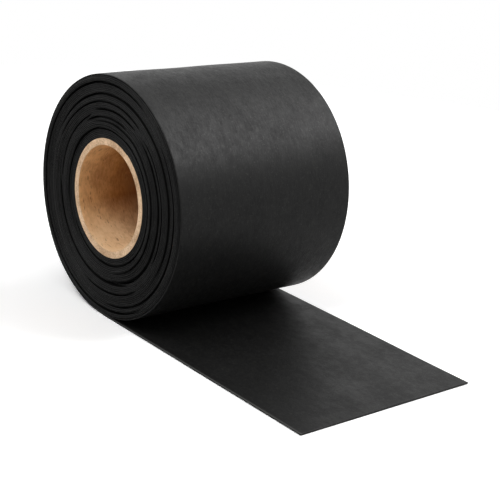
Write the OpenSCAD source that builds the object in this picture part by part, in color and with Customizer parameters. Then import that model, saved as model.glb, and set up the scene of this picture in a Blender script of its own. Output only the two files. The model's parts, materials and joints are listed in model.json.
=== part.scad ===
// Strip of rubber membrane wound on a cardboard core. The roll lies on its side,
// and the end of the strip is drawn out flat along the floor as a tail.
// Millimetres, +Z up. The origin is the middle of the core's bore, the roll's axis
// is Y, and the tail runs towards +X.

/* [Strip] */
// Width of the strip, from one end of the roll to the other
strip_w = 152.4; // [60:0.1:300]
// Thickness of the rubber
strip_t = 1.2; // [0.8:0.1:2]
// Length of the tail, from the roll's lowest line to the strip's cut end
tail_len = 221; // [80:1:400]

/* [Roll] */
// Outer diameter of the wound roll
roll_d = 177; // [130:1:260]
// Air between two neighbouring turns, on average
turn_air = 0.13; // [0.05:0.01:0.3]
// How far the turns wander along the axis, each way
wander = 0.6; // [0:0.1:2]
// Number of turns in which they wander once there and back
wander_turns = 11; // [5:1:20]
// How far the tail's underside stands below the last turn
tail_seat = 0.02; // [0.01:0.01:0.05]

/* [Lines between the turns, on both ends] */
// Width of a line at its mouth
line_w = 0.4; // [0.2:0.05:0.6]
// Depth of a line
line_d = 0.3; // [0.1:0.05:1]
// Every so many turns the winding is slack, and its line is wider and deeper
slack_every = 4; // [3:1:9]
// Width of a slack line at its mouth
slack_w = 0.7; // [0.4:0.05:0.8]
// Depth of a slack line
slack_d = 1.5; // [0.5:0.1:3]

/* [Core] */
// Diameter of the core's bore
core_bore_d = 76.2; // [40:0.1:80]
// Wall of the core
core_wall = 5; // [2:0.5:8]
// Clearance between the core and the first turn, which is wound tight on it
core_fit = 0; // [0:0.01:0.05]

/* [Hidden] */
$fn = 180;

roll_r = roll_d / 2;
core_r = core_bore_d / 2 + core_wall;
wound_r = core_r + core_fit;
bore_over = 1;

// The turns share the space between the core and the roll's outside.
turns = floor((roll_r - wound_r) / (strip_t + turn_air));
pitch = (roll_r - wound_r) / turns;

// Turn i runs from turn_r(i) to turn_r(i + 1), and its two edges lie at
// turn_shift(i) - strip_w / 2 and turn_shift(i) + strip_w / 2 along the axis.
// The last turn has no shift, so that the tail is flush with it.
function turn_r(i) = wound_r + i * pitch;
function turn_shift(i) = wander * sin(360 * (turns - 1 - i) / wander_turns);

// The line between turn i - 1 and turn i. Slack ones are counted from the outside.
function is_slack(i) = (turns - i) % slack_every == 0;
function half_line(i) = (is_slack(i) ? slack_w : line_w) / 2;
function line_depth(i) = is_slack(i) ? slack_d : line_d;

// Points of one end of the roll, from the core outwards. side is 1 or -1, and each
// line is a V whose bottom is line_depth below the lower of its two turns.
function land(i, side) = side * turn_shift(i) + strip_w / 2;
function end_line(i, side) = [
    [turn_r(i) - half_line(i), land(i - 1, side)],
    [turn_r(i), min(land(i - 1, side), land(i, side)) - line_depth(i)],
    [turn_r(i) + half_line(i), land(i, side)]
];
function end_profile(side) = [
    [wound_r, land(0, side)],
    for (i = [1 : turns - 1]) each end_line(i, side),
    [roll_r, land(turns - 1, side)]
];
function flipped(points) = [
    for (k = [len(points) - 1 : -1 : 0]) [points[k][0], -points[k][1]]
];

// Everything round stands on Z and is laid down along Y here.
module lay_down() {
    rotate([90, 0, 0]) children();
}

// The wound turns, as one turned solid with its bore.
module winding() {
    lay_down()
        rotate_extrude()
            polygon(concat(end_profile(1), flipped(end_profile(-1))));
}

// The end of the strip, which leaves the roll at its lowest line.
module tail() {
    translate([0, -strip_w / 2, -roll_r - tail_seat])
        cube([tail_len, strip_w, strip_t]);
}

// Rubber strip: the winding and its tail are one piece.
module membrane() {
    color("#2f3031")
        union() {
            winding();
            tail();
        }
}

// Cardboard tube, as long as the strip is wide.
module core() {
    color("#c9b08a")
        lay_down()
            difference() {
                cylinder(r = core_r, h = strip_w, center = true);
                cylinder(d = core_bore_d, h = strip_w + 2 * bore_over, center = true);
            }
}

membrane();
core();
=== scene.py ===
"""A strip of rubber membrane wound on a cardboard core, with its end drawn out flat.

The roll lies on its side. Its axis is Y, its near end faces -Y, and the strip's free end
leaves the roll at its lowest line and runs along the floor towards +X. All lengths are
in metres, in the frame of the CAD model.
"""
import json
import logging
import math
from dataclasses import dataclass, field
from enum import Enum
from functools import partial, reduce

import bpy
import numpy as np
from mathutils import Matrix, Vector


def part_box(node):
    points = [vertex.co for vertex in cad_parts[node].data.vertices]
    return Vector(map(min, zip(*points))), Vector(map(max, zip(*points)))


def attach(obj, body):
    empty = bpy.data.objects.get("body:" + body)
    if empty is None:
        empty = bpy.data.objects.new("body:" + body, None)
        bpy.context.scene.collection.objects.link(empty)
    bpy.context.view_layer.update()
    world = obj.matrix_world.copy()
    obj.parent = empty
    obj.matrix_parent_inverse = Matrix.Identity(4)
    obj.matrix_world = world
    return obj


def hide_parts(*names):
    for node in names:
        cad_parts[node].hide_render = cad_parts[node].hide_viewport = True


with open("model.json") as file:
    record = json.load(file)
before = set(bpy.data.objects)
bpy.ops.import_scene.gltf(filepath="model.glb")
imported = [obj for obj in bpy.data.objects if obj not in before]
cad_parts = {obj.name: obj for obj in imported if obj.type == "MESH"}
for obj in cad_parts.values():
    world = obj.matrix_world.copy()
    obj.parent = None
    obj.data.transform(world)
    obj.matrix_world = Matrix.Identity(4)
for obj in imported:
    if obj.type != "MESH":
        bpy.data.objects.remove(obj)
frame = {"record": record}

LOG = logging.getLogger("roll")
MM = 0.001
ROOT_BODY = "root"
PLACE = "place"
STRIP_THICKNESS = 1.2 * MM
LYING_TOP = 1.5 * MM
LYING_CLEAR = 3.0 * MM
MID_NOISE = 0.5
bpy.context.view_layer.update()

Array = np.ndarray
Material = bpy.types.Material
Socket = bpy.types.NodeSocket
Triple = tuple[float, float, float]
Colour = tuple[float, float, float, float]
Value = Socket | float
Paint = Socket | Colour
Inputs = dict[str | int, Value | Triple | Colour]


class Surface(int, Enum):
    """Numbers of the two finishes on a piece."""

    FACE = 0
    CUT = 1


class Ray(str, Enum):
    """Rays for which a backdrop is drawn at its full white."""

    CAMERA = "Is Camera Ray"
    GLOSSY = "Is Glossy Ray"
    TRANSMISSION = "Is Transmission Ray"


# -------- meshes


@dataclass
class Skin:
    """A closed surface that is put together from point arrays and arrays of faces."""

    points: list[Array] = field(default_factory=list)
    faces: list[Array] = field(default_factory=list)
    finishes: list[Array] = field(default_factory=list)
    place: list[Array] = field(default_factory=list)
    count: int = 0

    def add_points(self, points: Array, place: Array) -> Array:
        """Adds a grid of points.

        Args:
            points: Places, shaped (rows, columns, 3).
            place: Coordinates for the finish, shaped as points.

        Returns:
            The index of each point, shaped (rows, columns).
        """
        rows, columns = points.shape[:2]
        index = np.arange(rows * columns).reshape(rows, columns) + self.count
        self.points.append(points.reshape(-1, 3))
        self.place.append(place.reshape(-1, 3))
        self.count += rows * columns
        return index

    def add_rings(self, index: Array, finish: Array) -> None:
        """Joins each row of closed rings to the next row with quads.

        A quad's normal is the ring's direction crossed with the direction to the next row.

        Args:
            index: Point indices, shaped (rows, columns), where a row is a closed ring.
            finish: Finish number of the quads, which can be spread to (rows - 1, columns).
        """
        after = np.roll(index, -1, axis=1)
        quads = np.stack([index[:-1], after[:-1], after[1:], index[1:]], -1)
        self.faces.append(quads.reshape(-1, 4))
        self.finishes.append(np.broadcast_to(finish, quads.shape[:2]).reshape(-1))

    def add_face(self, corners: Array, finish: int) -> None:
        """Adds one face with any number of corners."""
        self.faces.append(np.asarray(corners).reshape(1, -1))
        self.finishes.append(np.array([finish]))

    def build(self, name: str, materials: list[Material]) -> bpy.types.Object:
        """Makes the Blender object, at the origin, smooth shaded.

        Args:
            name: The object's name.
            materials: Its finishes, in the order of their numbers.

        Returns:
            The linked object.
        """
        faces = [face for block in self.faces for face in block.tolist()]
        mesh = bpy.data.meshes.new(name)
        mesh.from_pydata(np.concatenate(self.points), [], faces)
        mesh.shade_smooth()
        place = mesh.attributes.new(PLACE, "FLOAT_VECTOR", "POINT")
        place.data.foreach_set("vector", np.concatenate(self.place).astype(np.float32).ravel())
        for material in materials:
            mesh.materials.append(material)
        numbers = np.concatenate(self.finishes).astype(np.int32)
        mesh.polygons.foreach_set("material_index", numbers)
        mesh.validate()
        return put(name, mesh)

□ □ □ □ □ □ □

(Task objective): Exactly those lines that run from the line with "are one piece." through the line with "points = [vertex.co" are to be reproduced; both end lines belong to the range.

(Result of the exercise):
// Rubber strip: the winding and its tail are one piece.
module membrane() {
    color("#2f3031")
        union() {
            winding();
            tail();
        }
}

// Cardboard tube, as long as the strip is wide.
module core() {
    color("#c9b08a")
        lay_down()
            difference() {
                cylinder(r = core_r, h = strip_w, center = true);
                cylinder(d = core_bore_d, h = strip_w + 2 * bore_over, center = true);
            }
}

membrane();
core();
=== scene.py ===
"""A strip of rubber membrane wound on a cardboard core, with its end drawn out flat.

The roll lies on its side. Its axis is Y, its near end faces -Y, and the strip's free end
leaves the roll at its lowest line and runs along the floor towards +X. All lengths are
in metres, in the frame of the CAD model.
"""
import json
import logging
import math
from dataclasses import dataclass, field
from enum import Enum
from functools import partial, reduce

import bpy
import numpy as np
from mathutils import Matrix, Vector


def part_box(node):
    points = [vertex.co for vertex in cad_parts[node].data.vertices]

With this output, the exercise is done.